§ Problem requirements: Your task is to quote exactly the run of lines that starts at the line containing "Keep writing the" and ends at the line containing "(0.66, 0.65, 0.62))", including both.

§ Data extract:
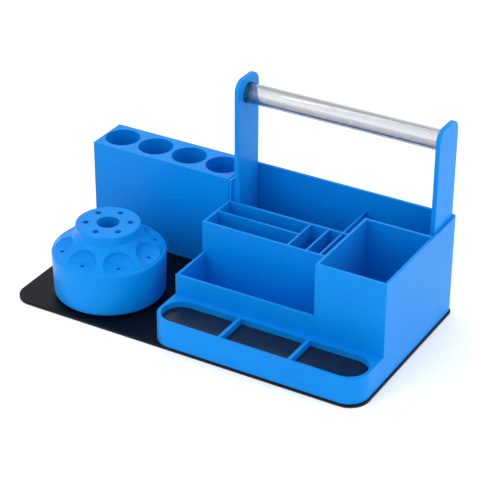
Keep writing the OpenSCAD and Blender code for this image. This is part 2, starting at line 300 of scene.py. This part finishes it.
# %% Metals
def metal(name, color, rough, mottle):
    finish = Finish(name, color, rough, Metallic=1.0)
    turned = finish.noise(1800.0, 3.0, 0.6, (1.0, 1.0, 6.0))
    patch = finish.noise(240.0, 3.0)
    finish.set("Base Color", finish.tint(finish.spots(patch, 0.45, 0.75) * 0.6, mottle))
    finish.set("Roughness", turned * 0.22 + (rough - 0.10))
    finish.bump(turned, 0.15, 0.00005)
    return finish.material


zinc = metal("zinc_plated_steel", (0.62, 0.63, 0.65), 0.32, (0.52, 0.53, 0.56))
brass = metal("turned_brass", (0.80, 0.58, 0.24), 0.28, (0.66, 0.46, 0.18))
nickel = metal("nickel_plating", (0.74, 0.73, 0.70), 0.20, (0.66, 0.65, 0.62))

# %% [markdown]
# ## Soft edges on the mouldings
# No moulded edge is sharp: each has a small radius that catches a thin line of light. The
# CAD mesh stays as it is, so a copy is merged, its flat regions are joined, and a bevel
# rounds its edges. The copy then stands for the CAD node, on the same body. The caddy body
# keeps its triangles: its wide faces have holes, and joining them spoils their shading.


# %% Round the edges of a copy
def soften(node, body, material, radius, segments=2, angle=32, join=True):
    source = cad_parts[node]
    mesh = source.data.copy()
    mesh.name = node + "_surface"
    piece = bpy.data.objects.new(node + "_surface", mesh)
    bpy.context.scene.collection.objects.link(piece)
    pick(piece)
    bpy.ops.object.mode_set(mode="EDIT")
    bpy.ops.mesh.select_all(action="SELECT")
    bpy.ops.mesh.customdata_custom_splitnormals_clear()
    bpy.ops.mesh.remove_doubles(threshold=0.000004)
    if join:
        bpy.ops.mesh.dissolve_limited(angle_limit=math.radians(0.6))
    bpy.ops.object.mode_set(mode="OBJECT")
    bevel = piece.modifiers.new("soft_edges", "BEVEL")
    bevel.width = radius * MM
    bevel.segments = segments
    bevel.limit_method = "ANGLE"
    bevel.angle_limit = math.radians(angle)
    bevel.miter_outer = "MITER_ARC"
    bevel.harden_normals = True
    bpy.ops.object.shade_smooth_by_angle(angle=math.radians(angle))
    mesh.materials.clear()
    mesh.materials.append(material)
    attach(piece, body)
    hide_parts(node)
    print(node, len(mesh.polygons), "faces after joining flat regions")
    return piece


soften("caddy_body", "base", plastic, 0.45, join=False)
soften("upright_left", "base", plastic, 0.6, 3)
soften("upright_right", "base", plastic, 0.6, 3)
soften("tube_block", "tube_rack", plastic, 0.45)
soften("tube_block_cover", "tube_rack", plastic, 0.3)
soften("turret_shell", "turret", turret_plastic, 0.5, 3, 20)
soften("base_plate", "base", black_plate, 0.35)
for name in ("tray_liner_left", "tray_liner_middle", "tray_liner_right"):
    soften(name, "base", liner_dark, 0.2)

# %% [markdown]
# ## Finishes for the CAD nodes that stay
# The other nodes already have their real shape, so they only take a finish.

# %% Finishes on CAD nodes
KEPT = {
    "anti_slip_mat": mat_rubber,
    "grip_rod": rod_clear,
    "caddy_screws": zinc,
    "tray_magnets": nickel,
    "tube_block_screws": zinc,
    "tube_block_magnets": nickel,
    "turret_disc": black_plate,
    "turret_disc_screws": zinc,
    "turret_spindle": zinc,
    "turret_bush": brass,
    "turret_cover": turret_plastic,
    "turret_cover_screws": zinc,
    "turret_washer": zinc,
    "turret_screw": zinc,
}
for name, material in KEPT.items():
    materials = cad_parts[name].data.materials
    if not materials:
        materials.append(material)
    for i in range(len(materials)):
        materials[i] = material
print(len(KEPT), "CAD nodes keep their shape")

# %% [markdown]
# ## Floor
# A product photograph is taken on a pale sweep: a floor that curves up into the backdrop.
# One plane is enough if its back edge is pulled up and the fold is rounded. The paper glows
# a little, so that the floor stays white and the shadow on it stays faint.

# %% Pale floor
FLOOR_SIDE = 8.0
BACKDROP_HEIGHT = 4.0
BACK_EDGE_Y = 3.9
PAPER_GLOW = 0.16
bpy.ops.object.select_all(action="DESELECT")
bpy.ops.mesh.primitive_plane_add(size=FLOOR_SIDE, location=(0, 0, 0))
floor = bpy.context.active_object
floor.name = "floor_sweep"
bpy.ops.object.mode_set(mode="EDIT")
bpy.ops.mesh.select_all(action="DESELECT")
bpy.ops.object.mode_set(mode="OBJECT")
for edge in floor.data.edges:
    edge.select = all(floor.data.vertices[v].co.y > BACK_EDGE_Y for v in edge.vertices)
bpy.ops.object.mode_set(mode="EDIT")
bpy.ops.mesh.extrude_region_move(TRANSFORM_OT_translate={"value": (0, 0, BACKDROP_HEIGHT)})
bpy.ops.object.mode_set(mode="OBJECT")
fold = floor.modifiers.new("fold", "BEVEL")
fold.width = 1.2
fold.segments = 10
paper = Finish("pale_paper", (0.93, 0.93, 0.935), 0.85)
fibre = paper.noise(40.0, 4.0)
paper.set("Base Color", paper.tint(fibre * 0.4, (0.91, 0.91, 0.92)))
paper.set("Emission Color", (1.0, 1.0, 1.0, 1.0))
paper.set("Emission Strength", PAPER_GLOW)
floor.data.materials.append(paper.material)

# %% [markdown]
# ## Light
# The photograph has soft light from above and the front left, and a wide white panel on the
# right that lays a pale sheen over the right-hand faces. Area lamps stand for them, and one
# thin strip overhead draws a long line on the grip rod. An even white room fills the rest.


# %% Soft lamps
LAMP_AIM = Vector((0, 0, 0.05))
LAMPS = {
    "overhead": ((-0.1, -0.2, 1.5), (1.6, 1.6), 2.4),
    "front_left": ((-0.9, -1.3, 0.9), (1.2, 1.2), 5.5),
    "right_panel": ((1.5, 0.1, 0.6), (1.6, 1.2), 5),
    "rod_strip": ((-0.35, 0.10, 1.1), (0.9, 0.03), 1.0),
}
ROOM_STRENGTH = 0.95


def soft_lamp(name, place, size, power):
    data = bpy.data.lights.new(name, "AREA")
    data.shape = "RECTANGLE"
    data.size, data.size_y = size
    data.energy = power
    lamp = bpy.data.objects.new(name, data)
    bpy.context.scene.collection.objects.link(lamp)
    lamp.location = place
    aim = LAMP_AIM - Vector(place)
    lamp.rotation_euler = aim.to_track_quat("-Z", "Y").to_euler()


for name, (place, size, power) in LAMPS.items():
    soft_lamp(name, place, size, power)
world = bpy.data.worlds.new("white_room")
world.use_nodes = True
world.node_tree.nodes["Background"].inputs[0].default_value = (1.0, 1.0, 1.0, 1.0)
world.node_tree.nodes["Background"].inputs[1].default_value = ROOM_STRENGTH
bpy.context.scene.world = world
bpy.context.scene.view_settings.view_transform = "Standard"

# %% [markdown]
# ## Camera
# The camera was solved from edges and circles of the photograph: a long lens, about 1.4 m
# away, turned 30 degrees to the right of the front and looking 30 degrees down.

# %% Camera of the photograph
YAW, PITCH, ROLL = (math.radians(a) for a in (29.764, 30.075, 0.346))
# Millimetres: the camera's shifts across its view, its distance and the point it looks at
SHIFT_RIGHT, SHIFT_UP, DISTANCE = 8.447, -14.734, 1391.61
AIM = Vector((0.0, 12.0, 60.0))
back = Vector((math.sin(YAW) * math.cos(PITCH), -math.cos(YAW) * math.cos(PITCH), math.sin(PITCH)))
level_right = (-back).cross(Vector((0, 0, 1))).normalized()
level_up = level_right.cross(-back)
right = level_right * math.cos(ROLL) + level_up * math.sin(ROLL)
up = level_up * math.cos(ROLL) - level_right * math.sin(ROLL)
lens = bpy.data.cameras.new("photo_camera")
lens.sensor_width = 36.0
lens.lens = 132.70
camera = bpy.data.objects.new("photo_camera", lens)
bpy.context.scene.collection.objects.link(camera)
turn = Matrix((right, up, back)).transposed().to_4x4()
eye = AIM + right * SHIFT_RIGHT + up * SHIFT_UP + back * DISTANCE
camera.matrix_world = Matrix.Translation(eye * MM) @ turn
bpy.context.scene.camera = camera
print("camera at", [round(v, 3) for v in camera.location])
...
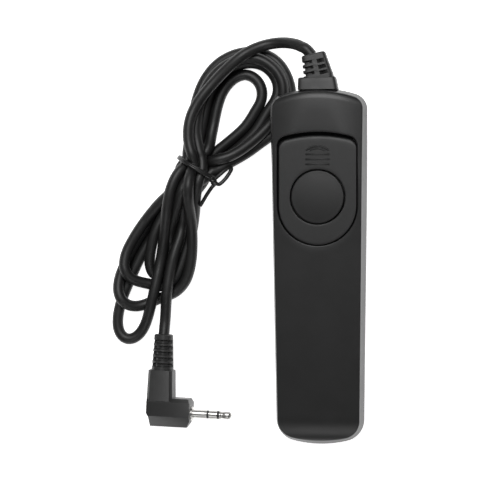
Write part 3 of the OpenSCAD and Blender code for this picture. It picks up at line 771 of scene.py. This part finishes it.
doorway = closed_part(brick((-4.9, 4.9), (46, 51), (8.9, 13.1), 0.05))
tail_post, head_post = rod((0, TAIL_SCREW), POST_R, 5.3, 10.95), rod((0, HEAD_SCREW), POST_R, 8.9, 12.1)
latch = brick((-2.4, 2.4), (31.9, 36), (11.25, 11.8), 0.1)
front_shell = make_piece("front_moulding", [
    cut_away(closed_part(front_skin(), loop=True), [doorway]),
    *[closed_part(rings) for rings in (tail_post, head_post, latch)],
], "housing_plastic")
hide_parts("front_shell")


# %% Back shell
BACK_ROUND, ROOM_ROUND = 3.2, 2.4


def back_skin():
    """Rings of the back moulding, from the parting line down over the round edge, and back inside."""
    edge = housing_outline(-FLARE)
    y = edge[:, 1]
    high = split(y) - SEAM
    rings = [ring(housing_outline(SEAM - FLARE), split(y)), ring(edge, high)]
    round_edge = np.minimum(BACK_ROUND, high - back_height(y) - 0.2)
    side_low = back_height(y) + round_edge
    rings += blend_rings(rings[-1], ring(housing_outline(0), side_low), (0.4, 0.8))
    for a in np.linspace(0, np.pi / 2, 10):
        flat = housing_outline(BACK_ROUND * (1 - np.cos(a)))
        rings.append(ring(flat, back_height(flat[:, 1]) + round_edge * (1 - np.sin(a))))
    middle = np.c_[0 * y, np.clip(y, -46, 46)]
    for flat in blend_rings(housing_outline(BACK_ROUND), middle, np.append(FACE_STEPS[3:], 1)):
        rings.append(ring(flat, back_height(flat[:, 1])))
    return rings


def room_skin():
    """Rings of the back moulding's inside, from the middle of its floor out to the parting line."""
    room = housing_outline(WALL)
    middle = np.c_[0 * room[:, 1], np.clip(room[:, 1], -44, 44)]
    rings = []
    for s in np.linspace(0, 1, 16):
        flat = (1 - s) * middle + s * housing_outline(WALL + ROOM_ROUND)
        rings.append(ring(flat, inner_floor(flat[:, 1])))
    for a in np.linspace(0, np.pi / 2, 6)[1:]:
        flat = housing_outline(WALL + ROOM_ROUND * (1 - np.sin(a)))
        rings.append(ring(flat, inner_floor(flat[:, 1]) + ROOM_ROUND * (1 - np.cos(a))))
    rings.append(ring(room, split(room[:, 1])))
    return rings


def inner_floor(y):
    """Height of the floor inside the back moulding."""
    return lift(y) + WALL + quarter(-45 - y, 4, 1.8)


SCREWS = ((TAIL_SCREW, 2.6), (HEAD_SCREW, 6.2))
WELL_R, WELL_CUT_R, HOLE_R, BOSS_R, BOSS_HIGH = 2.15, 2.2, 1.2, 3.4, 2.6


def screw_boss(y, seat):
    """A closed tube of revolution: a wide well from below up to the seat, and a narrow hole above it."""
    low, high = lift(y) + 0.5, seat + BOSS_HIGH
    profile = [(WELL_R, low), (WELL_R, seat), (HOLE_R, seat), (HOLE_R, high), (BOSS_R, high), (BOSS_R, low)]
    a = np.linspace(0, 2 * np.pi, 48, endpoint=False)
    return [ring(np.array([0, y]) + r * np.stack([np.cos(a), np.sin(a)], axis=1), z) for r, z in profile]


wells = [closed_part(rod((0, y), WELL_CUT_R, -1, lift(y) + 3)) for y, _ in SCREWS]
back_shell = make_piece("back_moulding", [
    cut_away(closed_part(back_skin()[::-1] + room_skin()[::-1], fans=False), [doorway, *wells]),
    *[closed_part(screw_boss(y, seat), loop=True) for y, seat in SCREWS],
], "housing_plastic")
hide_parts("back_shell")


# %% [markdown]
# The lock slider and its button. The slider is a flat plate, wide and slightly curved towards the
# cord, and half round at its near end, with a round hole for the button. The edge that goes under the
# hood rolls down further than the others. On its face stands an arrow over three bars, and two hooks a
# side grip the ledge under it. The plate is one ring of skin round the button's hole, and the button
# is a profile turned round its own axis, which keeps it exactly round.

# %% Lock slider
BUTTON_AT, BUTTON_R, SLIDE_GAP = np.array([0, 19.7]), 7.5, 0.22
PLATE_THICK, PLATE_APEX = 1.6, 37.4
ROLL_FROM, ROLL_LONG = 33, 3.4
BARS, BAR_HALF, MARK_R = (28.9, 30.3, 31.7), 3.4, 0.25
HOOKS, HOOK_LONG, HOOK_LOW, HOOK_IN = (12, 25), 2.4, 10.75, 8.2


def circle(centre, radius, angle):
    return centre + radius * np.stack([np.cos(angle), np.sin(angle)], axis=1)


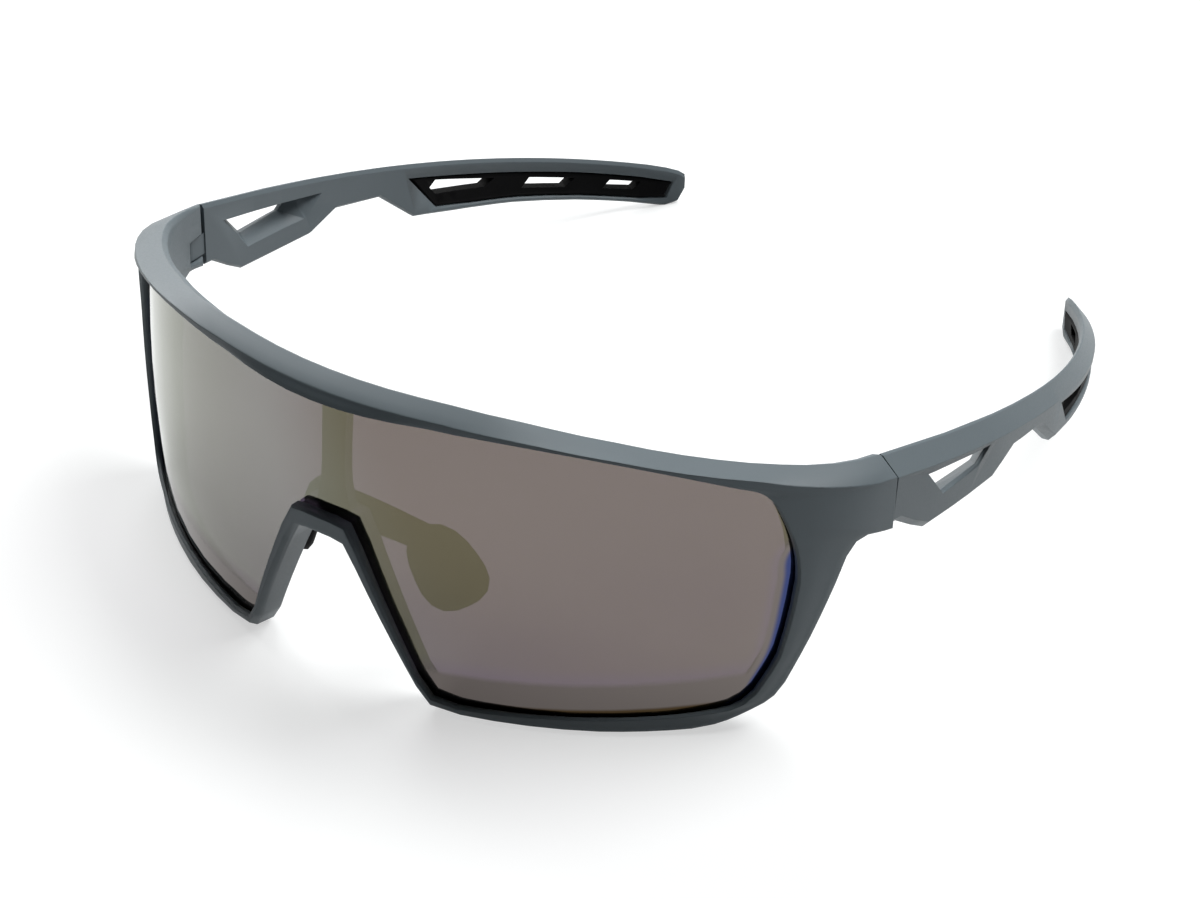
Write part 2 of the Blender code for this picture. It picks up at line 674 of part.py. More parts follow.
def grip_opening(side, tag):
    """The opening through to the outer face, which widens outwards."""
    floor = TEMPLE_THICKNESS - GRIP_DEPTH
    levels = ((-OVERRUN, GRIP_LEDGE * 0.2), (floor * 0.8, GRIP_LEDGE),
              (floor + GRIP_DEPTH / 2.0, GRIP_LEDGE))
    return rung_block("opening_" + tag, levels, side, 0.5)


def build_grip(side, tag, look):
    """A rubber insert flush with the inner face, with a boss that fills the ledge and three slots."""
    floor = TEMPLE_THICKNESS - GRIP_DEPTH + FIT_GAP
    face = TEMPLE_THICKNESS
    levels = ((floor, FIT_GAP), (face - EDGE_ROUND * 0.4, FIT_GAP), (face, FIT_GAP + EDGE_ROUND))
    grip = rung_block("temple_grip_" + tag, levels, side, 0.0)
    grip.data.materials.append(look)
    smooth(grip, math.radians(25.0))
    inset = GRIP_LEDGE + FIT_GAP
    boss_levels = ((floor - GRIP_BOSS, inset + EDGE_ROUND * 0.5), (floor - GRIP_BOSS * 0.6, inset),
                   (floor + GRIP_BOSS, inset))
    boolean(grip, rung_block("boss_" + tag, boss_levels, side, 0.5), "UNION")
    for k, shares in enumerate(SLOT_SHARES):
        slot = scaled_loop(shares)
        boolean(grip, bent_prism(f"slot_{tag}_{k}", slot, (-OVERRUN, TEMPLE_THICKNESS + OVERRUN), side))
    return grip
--
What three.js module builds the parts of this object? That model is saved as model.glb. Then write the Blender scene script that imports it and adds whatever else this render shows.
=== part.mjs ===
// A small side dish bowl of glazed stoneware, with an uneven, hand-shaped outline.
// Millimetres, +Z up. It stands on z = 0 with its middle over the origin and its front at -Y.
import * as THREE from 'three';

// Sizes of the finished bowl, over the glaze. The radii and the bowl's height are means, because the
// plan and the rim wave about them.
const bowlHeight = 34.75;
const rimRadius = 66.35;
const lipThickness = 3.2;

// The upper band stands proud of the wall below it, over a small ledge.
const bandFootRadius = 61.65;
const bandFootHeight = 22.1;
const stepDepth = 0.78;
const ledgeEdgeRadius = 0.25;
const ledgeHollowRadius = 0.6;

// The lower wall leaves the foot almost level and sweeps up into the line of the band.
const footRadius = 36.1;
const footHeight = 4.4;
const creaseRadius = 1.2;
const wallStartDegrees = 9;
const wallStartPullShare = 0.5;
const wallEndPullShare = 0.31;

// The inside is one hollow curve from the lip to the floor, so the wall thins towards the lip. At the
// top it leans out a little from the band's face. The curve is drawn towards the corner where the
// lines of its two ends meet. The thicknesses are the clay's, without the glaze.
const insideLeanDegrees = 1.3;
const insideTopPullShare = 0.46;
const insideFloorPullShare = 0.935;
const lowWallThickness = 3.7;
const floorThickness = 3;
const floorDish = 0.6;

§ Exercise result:
Keep writing the OpenSCAD and Blender code for this image. This is part 2, starting at line 300 of scene.py. This part finishes it.
# %% Metals
def metal(name, color, rough, mottle):
    finish = Finish(name, color, rough, Metallic=1.0)
    turned = finish.noise(1800.0, 3.0, 0.6, (1.0, 1.0, 6.0))
    patch = finish.noise(240.0, 3.0)
    finish.set("Base Color", finish.tint(finish.spots(patch, 0.45, 0.75) * 0.6, mottle))
    finish.set("Roughness", turned * 0.22 + (rough - 0.10))
    finish.bump(turned, 0.15, 0.00005)
    return finish.material


zinc = metal("zinc_plated_steel", (0.62, 0.63, 0.65), 0.32, (0.52, 0.53, 0.56))
brass = metal("turned_brass", (0.80, 0.58, 0.24), 0.28, (0.66, 0.46, 0.18))
nickel = metal("nickel_plating", (0.74, 0.73, 0.70), 0.20, (0.66, 0.65, 0.62))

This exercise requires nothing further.